Every line in the data below from the one containing "if empty is" down to the one containing "obj.matrix_parent_inverse = Matrix.Identity(4)", both included, must be retyped exactly; no other line is to appear.

+===+

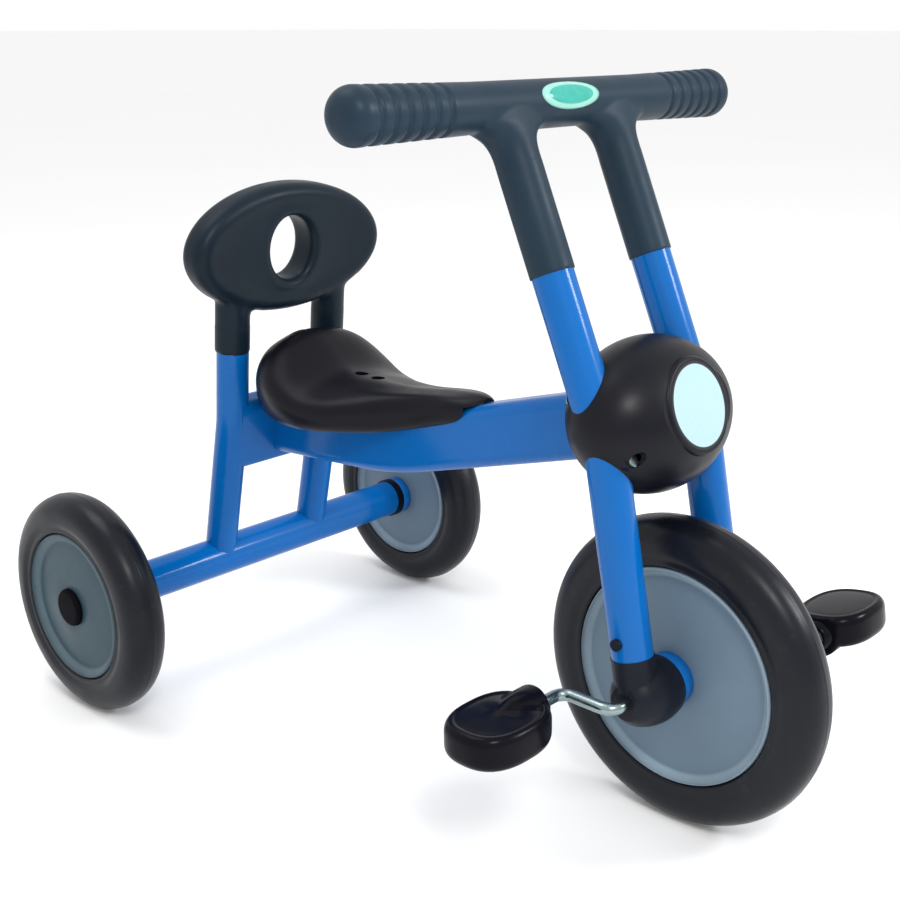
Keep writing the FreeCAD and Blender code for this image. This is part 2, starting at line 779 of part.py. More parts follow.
def make_steering_head():
    bush_radius = head_tube_radius - head_tube_wall
    half_head = head_tube_length / 2
    crown_start = half_head + bush_flange
    crown_end = crown_start + crown_thickness
    axis_point = Vector(0, head_offset, 0)
    up = Vector(0, 0, 1)
    bore = rod(axis_point - up * crown_end, axis_point + up * crown_end, steering_bolt_radius + running_fit)
    hole = rod(axis_point - up * crown_end, axis_point + up * crown_end, steering_bolt_radius)
    for name, sign in (("upper", 1), ("lower", -1)):
        face = axis_point + up * (sign * half_head)
        flange = rod(face, face + up * (sign * (bush_flange - side_play)), bush_flange_radius)
        plug = rod(face - up * (sign * head_bush_depth), face, bush_radius)
        export("steering_bush_" + name, at_head(flange.fuse(plug).removeSplitter().cut(bore)))
        plate_base = sign * crown_start if sign > 0 else -crown_end
        half_span = fork_spacing / 2
        outline = [
            Vector(-half_span, -crown_half_depth, plate_base),
            Vector(half_span, -crown_half_depth, plate_base),
            Vector(half_span, crown_half_depth, plate_base),
            Vector(crown_half_depth, head_offset, plate_base),
            Vector(-crown_half_depth, head_offset, plate_base),
            Vector(-half_span, crown_half_depth, plate_base),
            Vector(-half_span, -crown_half_depth, plate_base),
        ]
        plate = Part.Face(Part.makePolygon(outline)).extrude(up * crown_thickness)
        eye_base = axis_point + up * plate_base
        eye = rod(eye_base, eye_base + up * crown_thickness, crown_half_depth)
        plate = at_head(plate.fuse(eye).cut(hole))
        for side in (1, -1):
            plate = plate.cut(fork_outers[side])
        export("crown_plate_" + name, plate)
    bolt_end = axis_point - up * (crown_end + bolt_head_height)
    bolt = rod(bolt_end, axis_point + up * crown_end, steering_bolt_radius)
    head = hexagon(bolt_head_flats, bolt_head_height, axis_point + up * crown_end, up)
    nut = hexagon(bolt_head_flats, bolt_head_height, bolt_end, up).cut(bolt)
    export("steering_bolt", at_head(bolt.fuse(head)))
    export("steering_nut", at_head(nut))


# ---- Handlebar -----------------------------------------------------------------------
def make_handlebar():
    core = x_rod(-bar_core_half_length, bar_core_half_length, bar_core_radius, bar_centre)
    core_bore = x_rod(-bar_core_half_length, bar_core_half_length, bar_core_radius - tube_wall, bar_centre)
    bar = x_rod(-grip_start, grip_start, bar_radius, bar_centre)
    for name, side in SIDES:
        start = bar_centre + Vector(side * grip_start, 0, 0)
        grip_length = bar_half_length - grip_start
        grip = Part.makeCone(bar_radius, grip_radius, grip_length, start, Vector(side, 0, 0))
        rims = [edge for edge in grip.Edges if abs(abs(edge.BoundBox.Center.x) - bar_half_length) < 0.01]
        bar = bar.fuse(grip.makeFillet(bar_end_round, rims))
    cover = bar
    down = leaning(riser_tilt) * -sleeve_length
    sleeve_radius = fork_tube_radius + sleeve_wall
    for side in (1, -1):
        top = bar_centre + Vector(side * fork_spacing / 2, 0, 0)
        cover = cover.fuse(rod(top, top + down, sleeve_radius))
    joints = []
    for edge in cover.Edges:
        box = edge.BoundBox
        near_stem = abs(abs(box.Center.x) - fork_spacing / 2) < sleeve_edge_margin
        under_bar = box.ZMin > bar_centre.z - 2 * bar_radius
        if near_stem and under_bar and sleeve_edge_margin < box.ZLength < 2 * bar_radius:
            joints.append(edge)
    cover = cover.makeFillet(sleeve_blend, joints)
    for side in (1, -1):
        for index in range(groove_count):
            x = side * (bar_half_length - groove_first - index * groove_pitch)
            share = (abs(x) - grip_start) / (bar_half_length - grip_start)
            ring_radius = bar_radius + grip_swell * share + groove_lift
            groove = Part.makeTorus(ring_radius, groove_radius, Vector(x, 0, 0), Vector(1, 0, 0))
            groove.translate(bar_centre)
            cover = cover.cut(groove)
    cover = cover.cut(core)
    for name, side in SIDES:
        cover = cover.cut(fork_outers[side])
    oval = Part.Ellipse(Vector(0, 0, 0), badge_half_width, badge_half_height).toShape()
    prism = Part.Face(Part.Wire(oval)).extrude(Vector(0, 0, 2 * bar_radius))
    turn = FreeCAD.Rotation(Vector(1, 0, 0), 90 - badge_tilt)
    prism.Placement = FreeCAD.Placement(bar_centre, turn)
    skin_outer = bar_radius + badge_thickness
    skin_inner = bar_radius - badge_thickness
    skin = x_ring(-badge_half_width, badge_half_width, skin_outer, skin_inner, bar_centre)
    badge = prism.common(skin)
    export("handlebar_badge", badge)
    export("handlebar_cover", cover.cut(badge))
    export("handlebar_tube", core.cut(core_bore))


def make_fork_tubes():
    core = x_rod(-bar_core_half_length, bar_core_half_length, bar_core_radius, bar_centre)
    for name, side in SIDES:
        fork_tube = fork_outers[side].cut(fork_tube_envelope(side, fork_tube_bore)).cut(core)
        fork_tube = fork_tube.cut(housing_screw(side))
        for facing in (-1, 1):
            fork_tube = fork_tube.cut(cover_screw(side, facing))
        export("fork_tube_" + name, fork_tube)


# ---- Backrest ------------------------------------------------------------------------
def backrest_screw(side):
    """A screw through the back of a backrest sleeve into its upright."""
    point = upright_point(backrest_screw_height) + Vector(side * upright_spacing / 2, 0, 0)
    back = Vector(0, math.cos(math.radians(upright_upper_tilt)), math.sin(math.radians(upright_upper_tilt)))
    seat = point + back * (upright_radius + backrest_sleeve_wall)
    shank = rod(point + back * (upright_radius / 2), seat, screw_radius)
    return shank.fuse(rod(seat, seat + back * screw_head_height, screw_head_radius))


def oval_plate(half_width, half_height, thickness):
    """An elliptic plate in the XZ plane, centred on the origin."""
    origin = Vector(0, 0, 0)
    long_half = max(half_width, half_height)
    short_half = min(half_width, half_height)
    outline = Part.Wire(Part.Ellipse(origin, long_half, short_half).toShape())
    plate = Part.Face(outline).extrude(Vector(0, 0, thickness))
    plate.translate(Vector(0, 0, -thickness / 2))
    if half_height > half_width:
        plate = plate.rotated(origin, Vector(0, 0, 1), 90)
    return plate.rotated(origin, Vector(1, 0, 0), 90)


def make_backrest():
    curve_centre = Vector(0, -backrest_curve, 0)
    half_height = Vector(0, 0, 2 * backrest_half_height)
    inner_radius = backrest_curve - backrest_thickness / 2
    slab = rod(curve_centre - half_height, curve_centre + half_height, inner_radius + backrest_thickness)
    slab = slab.cut(rod(curve_centre - half_height, curve_centre + half_height, inner_radius))
    plate = slab.common(oval_plate(backrest_half_width, backrest_half_height, 4 * backrest_thickness))
    rims = [edge for edge in plate.Edges if edge.BoundBox.YLength < backrest_thickness / 2]
    plate = plate.makeFillet(backrest_round, rims)
    plate = plate.cut(oval_plate(hand_hole_half_width, hand_hole_half_height, 4 * backrest_thickness))
    rims = [edge for edge in plate.Edges if edge.BoundBox.XMax < hand_hole_half_width + 0.1]
    rims = [edge for edge in rims if edge.BoundBox.YLength < backrest_thickness / 2]
    plate = at_backrest(plate.makeFillet(hand_hole_round, rims))
    screws = []
    for name, side in SIDES:
        shift = Vector(side * upright_spacing / 2, 0, 0)
        sleeve = rod(
            upright_point(backrest_sleeve_end) + shift,
            upright_point(backrest_centre) + shift,
            upright_radius + backrest_sleeve_wall,
        )
        plate = plate.fuse(sleeve)
    for name, side in SIDES:
        screw = backrest_screw(side)
        plate = plate.cut(upright_outers[side]).cut(screw)
        screws.append(screw)
    export("backrest", plate)
    export("backrest_screws", *screws)


# ---- Seat ----------------------------------------------------------------------------
# Sections from the back to the nose. The first number is the share of the seat's length from its
# back. The underside, shoulder and crown are heights above the beam's upper face.
seat_front = -34.0
seat_back = upright_point(cross_centre_height + cross_height).y - upright_radius - seat_back_gap
seat_sections = (
    # share, half width, underside, shoulder, crown
    (0.00, 36.0, -4.0, 30.0, 47.0),
    (0.05, 44.0, -4.0, 44.0, 54.0),
    (0.16, 56.0, -5.5, 46.0, 57.5),
    (0.31, 57.0, -8.0, 25.0, 33.5),
    (0.445, 47.5, -8.5, 19.5, 27.5),
    (0.59, 30.0, -9.5, 18.0, 21.8),
    (0.76, 20.5, -10.0, 12.5, 15.6),
    (0.88, 18.5, -10.0, 8.5, 11.5),
    (0.95, 15.0, -10.0, 4.5, 8.0),
    (1.00, 7.0, -8.0, 0.5, 3.5),
)
# Shares of a section's half width: where the crown falls away, the shoulder, the lowest part of
# the side, the hem's corner and its inner point.
crown_share = 0.45
shoulder_share = 0.78
side_share = 0.97
hem_share = 0.82
hem_inner_share = 0.4
side_upper_share = 0.45
side_lower_share = 0.55


def seat_section(share, half_width, underside, shoulder, crown, inset):
    """A closed smooth section of the saddle at one place along its length."""
    y = seat_back + (seat_front - seat_back) * share
    base = beam_top(y)
    width = half_width - inset
    low = base + underside - inset
    edge = base + shoulder - inset
    top = base + crown - inset
    middle = (low + edge) / 2
    right_side = [
        Vector(0, y, top),
        Vector(width * crown_share, y, (2 * top + edge) / 3),
        Vector(width * shoulder_share, y, edge),
        Vector(width, y, middle + (edge - middle) * side_upper_share),
        Vector(width * side_share, y, middle - (middle - low) * side_lower_share),
        Vector(width * hem_share, y, low),
        Vector(width * hem_inner_share, y, low),
    ]
    left_side = [Vector(-point.x, point.y, point.z) for point in reversed(right_side[1:])]
    curve = Part.BSplineCurve()
    curve.interpolate(right_side + left_side, PeriodicFlag=True)
    return Part.Wire(curve.toShape())


def seat_screw_shank(screw_y):
    top = Vector(0, screw_y, beam_top(screw_y) + seat_wall)
    return rod(top - Vector(0, 0, seat_screw_grip), top, seat_screw_radius)


def below_beam_top(half_width):
    """The space below the beam's upper face, as deep as the seat reaches."""
    front = Vector(0, seat_front - seat_channel_depth, beam_top(seat_front - seat_channel_depth))
    back = Vector(0, seat_back + seat_channel_depth, beam_top(seat_back + seat_channel_depth))
    slopes = (beam_front_slope, (beam_front_slope + beam_rear_slope) / 2, beam_rear_slope)
    bend = [beam_top_touch(slope) for slope in slopes]
    down = Vector(0, 0, -seat_channel_depth)
    edges = [
        Part.LineSegment(front, bend[0]).toShape(),
        Part.Arc(*bend).toShape(),
        Part.LineSegment(bend[2], back).toShape(),
        Part.LineSegment(back, back + down).toShape(),
        Part.LineSegment(back + down, front + down).toShape(),
        Part.LineSegment(front + down, front).toShape(),
    ]
    space = Part.Face(Part.Wire(edges)).extrude(Vector(2 * half_width, 0, 0))
    return space.translated(Vector(-half_width, 0, 0))


def make_seat():
    outer = Part.makeLoft([seat_section(*row, 0) for row in seat_sections], True, False)
    inner_rows = seat_sections[1:-1]
    cavity = Part.makeLoft([seat_section(*row, seat_wall) for row in inner_rows], True, False)
    seat = outer.cut(cavity)
    screws = []
    for screw_y in seat_screw_y:
        base = Vector(0, screw_y, beam_top(screw_y) - beam_wall)
        seat = seat.fuse(rod(base, base + Vector(0, 0, seat_top_reach), seat_boss_radius).common(outer))
    for screw_y in seat_screw_y:
        seat_level = Vector(0, screw_y, beam_top(screw_y) + seat_wall)
        head = rod(seat_level, seat_level + Vector(0, 0, seat_screw_head_height), seat_screw_head_radius)
        access = rod(seat_level, seat_level + Vector(0, 0, seat_top_reach), seat_recess)
        screw = seat_screw_shank(screw_y).fuse(head)
        seat = seat.cut(access).cut(screw)
        screws.append(screw)
    ahead = Part.makeBox(2 * seat_channel_depth, seat_channel_depth, 4 * seat_channel_depth)
    ahead.translate(Vector(-seat_channel_depth, seat_skirt_front - seat_channel_depth, beam_nose.z / 2))
    seat = seat.cut(below_beam_top(beam_width / 2 + seat_channel_fit))
    seat = seat.cut(below_beam_top(seat_channel_depth).common(ahead))
    export("seat", seat)
    export("seat_screws", *screws)


os.makedirs("parts", exist_ok=True)
make_frame()
make_rear_axle()
make_rear_wheels()
make_front_wheel()
make_pedals()
make_hub_housings()
make_head_cover()
make_steering_head()
make_handlebar()
make_fork_tubes()
make_backrest()
make_seat()
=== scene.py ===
import json
import math

import bmesh
import bpy
from mathutils import Matrix, Vector


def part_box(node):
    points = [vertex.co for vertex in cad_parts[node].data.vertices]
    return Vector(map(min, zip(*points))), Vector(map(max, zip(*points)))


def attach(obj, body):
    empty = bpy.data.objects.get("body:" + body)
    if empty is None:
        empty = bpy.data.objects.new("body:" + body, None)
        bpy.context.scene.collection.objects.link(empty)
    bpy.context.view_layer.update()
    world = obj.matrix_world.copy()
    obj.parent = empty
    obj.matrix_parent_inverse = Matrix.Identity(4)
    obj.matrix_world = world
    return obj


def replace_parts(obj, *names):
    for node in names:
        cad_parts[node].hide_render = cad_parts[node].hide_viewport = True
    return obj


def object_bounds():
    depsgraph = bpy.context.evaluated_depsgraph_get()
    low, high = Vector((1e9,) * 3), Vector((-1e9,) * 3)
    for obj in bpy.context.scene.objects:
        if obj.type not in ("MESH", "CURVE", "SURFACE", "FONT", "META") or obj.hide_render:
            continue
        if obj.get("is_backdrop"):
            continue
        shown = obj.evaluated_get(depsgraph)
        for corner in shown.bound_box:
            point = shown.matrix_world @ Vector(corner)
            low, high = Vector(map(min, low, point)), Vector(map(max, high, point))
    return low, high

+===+

■ ANSWER TO THE EXERCISE
    if empty is None:
        empty = bpy.data.objects.new("body:" + body, None)
        bpy.context.scene.collection.objects.link(empty)
    bpy.context.view_layer.update()
    world = obj.matrix_world.copy()
    obj.parent = empty
    obj.matrix_parent_inverse = Matrix.Identity(4)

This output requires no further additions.